# Available data start

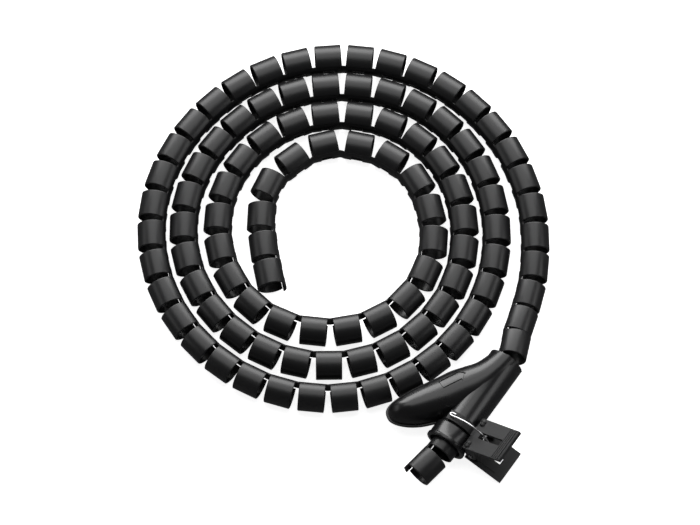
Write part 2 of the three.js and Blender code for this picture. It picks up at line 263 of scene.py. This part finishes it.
def set_floor():
    mesh = bpy.data.meshes.new("floor")
    corners = [(x * FLOOR_HALF, y * FLOOR_HALF, 0) for x, y in ((-1, -1), (1, -1), (1, 1), (-1, 1))]
    mesh.from_pydata(corners, [], [(0, 1, 2, 3)])
    floor = bpy.data.objects.new("floor", mesh)
    bpy.context.scene.collection.objects.link(floor)
    stuff = bpy.data.materials.new("floor")
    stuff.use_nodes = True
    shader = stuff.node_tree.nodes["Principled BSDF"]
    shader.inputs["Base Color"].default_value = (0.9, 0.9, 0.9, 1)
    shader.inputs["Emission Color"].default_value = (1, 1, 1, 1)
    shader.inputs["Emission Strength"].default_value = 0.85
    shader.inputs["Roughness"].default_value = 0.9
    shader.inputs["Specular IOR Level"].default_value = 0.0
    mesh.materials.append(stuff)
    floor.visible_glossy = False


# ---- materials

GLOSS_SCALE = 35
GLOSS_DETAIL = 3
TINT_DARKER = 0.8
TINT_LIGHTER = 1.25
GRAIN_DETAIL = 2
GRAIN_DEPTH = 0.0001
WIRE_MARKS_SCALE = 700
WIRE_ROUGHNESS = (0.16, 0.34)
WIRE_TONES = ((0.5, 0.5, 0.51, 1), (0.75, 0.75, 0.76, 1))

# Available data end

● **Work to complete**
Pull every line containing "scene" from the material above.

● **Result of this task**
Write part 2 of the three.js and Blender code for this picture. It picks up at line 263 of scene.py. This part finishes it.
    bpy.context.scene.collection.objects.link(floor)